A necessidade de ter uma identidade
Na década de 90, a quantidade de boy e girl bands era assustadora. Uma nova aparecia todos os dias, muitas das quais nem chegaram no Brasil ou ficaram conhecidas fora de seu país de origem, mas até mesmo o Brasil tentou as suas próprias. E a estratégia delas era muito simples, explorava uma característica do relacionamento com os fãs adolescentes.
Eram geralmente cinco cantores, ou cantoras, num grupo que simulava um círculo social de amigos, sendo que cada um representava uma personalidade. No caso da Girl Band, tinha uma que tinha o temperamento mais áspero, uma com personalidade mais suave, uma que era mais séria e responsável, como uma irmã mais velha, uma que era mais brincalhona, e assim por diante. Cada uma representava um tipo de personalidade adolescente, com a qual o fã podia se identificar. A chave do sucesso era atrair o maior público possível, e para isso, era necessário que tivesse uma boa variedade de personalidades, para representar o maior número de adolescentes possíveis.
No caso das boy bands era a mesma coisa, mas como o público musical nessa idade geralmente é majoritariamente feminino, o propósito da boy band era geralmente apaixonar as moças, então também tinha que ter um para cada gosto.
Essa ideia funcionou e funciona até hoje, por que a cultura se apropria de uma das maiores características do ser humano: sentimos necessidade de nos identificar.
Pense sobre isso, a necessidade de se identificar é tão grande, que ela muitas vezes nos governa. Assim como eu, vocês talvez conheçam alguém que tenha muito menos fidelidade com seus cônjuges, amigos ou familiares do que com seus times de futebol, religião, partido político etc... Já se perguntaram por que?
Isso talvez se dê pelo fato de o ser humano ser um animal sociável. Ou seja, um indivíduo não é ninguém sozinho, ele precisa de um círculo social ao qual pertencer, para que se alguém perguntar quem é, ele possa dar uma resposta definitiva e forte.
E isso não é de hoje. Ao longo da história, se perguntasse alguém quem ele era, ele responderia o nome e a cidade de onde vem, em outros, ele responderia o nome, e a profissão. Inclusive muitos dos sobrenomes levam nomes de profissão até hoje por conta disso, famílias inteiras que passavam a função de pai para filho.

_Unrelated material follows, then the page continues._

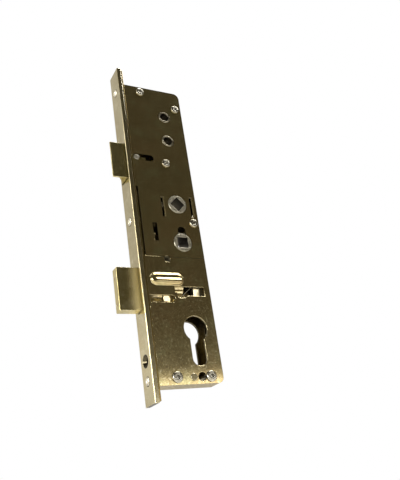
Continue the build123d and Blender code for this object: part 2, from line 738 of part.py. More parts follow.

Isso explica também atitudes que algumas vezes são até inconscientes, como a xenofobia. Pense em uma pessoa que vivia em uma cidade, onde todos compartilham sua cultura, sua forma de falar, sua forma de vestir, suas crenças. E de um momento para o outro diariamente, grandes quantidades de pessoas com crenças, formas de falar, cultura diferentes começam a chegar em sua cidade. Essas pessoas se instalam, arrumam empregos, criam seus filhos e as espalham sua cultura onde já havia uma cultura. A pessoa nesse exemplo fica assustada, acreditando que aquilo no que ela se baseava logo desaparecerá.
É claro que não estamos defendendo a xenofobia. Aqui nós acreditamos que é muito mais fácil resolver um problema compreendendo do que o julgando. A maioria de nós para admitir que as culturas não somem, que elas absorvem características umas das outras, se assimilam.
E essa mecânica serve para a maioria dos tipos de preconceito, se parar para pensar. As pessoas pensam: “De que vale o trabalho que eu tive para ser quem eu sou, se a partir de agora, esse outro também será aceito?”
Então como instinto de defesa, a pessoa preconceituosa luta para que aquilo não seja aceito mais.
Se você parar para pensar, a identidade não costuma ser muito conservadora. E nós percebemos isso principalmente hoje em dia, quando novas tendências culturais aparecem quase que diariamente, e nós julgamos cada uma várias vezes antes de tentar nos identificar com elas. O nosso instinto inicial é se separar, na maioria das vezes. Nós evitamos aderir a essas novas culturas até que elas sejam gradualmente absorvida pela sociedade a nossa volta, e assim, quando finalmente aderimos, já não estamos mais saindo do nosso círculo social.
A maioria de nós tem a necessidade de julgar, muitos ainda tem preconceitos contra os quais travamos lutas internas para eliminar, por que somos todos sensíveis a necessidade de nos identificar. Você já parou para pensar que, se não precisássemos nos identificar com fatores ou seres externos a nós, talvez fossemos mais felizes?
Talvez fosse a isso que John Lennon falasse em sua música “Imagine”.
Agora o que você me diz, leitor. Olhe para dentro de você e me diga, onde você tenta se identificar? Você ainda tem algum preconceito do qual tenta se livrar aos poucos?